– Я тоже страдала много… Я страдала не менее вас, – сказала Клерибелль прерывающимся голосом.
– Нет, Клерибелль, сильно ошибаются те, которые думают, что женщина страдает так же, как мужчина; она страдает, если можно так выразиться, про себя, только нечасто сильное горе действует на нее благодетельным образом, изменяет ее иногда к лучшему. С мужчиною же бывает не то: видя свои надежды разрушенными, потеряв цель жизни, он поворачивается спиной к несчастью и начинает искать себе развлечений в обществе… Я не стану объяснять вам, леди Лисль, какое широкое значение имеет слово «развлечение»; я хочу единственно сказать вам, что восемь лет тому назад я был достоин вас, но сегодня я уже недостоин.
– Следовательно, вы не любите меня больше? – спросила она.
– Люблю, Клерибелль, люблю; сердце мое никогда не было в силах полюбить другую. Я встречал женщин прекраснее вас и более достойных быть любимыми, но в своем безумии – и к моему несчастью – я не мог забыть вас, не мог разлюбить… Я проклинал вас за вашу бесхарактерность, презирал за измену, но в продолжение восьми лет, полных горя, труда и отчаяния, я ежедневно должен был признаваться самому себе, что все еще люблю вас. Скажите: не заслуживаю ли я хоть какого-нибудь вознаграждения? Вы теперь вполне самостоятельны; тетка ваша, которая имела такое сильное влияние на вас, давно уже умерла. Опекуны ваши не имеют больше над вами никаких прав, Клерибелль. Спрашиваю вас теперь, когда вы свободны, я – на том же месте, где вы оставили меня восемь лет тому назад, в таком отчаянии: хотите ли вы исполнить обеты вашей молодости?
Леди Лисль молчала несколько минут, а потом прошептала, утирая слезы, катившиеся по лицу ее с самого начала этого разговора:
– Да, Артур, если это может составить ваше счастье.
Она произнесла эти слова скорее под влиянием какого-то страха, чем под влиянием чувства. Артур обнял ее, прижал к себе и поцеловал в лоб, а затем довел молча до экипажа.
– Мама, мама! – закричал ребенок своим слабым голосом. – Я заждался тебя. Я очень голоден, и уже становится темно, а Брук устал рассказывать мне сказки.
– Потому что вы слышали их уже много раз, сэр Руперт, – заметил почтительно грум.
– Так Брук рассказывает вам сказки, сэр Руперт? – спросил весело капитан. – Вероятно, он рассказывал о Джеке, убийце великанов, и Мальчике-с-пальчика? Я думаю, будет недурно, если я расскажу вам какую-нибудь индийскую сказочку.
– В таком случае я буду вас любить и желать, чтобы вы сделались моим новым папой.

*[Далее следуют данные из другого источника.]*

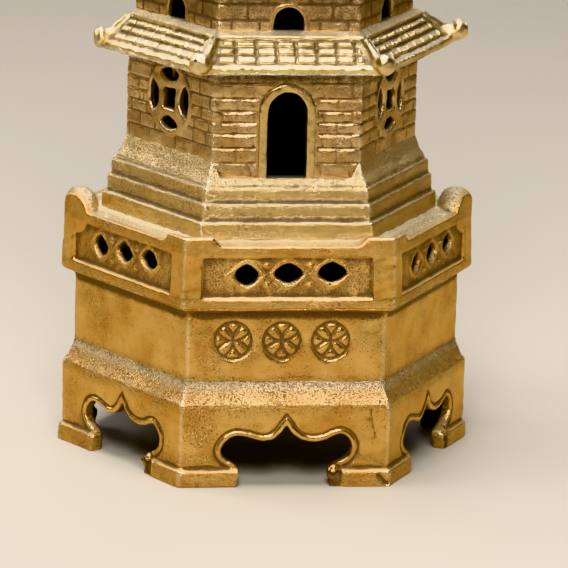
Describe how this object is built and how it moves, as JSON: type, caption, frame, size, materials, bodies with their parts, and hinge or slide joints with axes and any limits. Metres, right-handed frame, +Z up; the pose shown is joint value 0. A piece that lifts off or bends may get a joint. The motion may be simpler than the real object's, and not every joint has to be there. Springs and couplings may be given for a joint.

– Садитесь, сэр Руперт, – сказал Брук. – Теперь восемь часов, а вам пора кушать.
Легкий фаэтон быстро покатился по дороге и достиг через полчаса решетки Лисльвуд-Парка, одного из самых больших и красивых поместий Суссекского графства.
Маленький баронет был в восхищении от своего нового знакомого и удерживал возле себя капитана до девяти часов, прося его рассказывать ему сказки. Но как только часы пробили девять, в гостиной появилась важная, чопорная гувернантка и уговорила, хотя и с величайшим трудом, сэра Руперта следовать за ней в его комнату.
– Вы балуете своего сына, – заметил капитан, когда мальчик ушел.
– Что же делать? Мне некого больше любить.
– Он очень миленький мальчик, но слаб телосложением.
– Да, он не из особенно здоровых. Это одна из причин, почему я позволяю ему делать почти все, что он захочет. Доктора утверждают, что не следует противоречить ему, так как он чрезвычайно впечатлителен.
– Умен ли он?
– О нет, я не думаю, чтобы он обладал ясным умом, – ответила леди Лисль после некоторого колебания, – он учится очень мало. Господин Мэйсом, пастор, приходит ежедневно сюда и дает ему двухчасовой урок, я опасаюсь, что он находит его слишком ленивым.
– Жалуется ли он когда на него?
– Да, жаловался несколько раз, – проговорила леди Лисль задумчиво.
– Это ничего не значит, Клерибелль; Руперт будет богат и не имеет нужды сделаться ученым. Это только нам, беднякам, осужденным на вечную борьбу за существование в этом мире, необходимо развивать свой ум.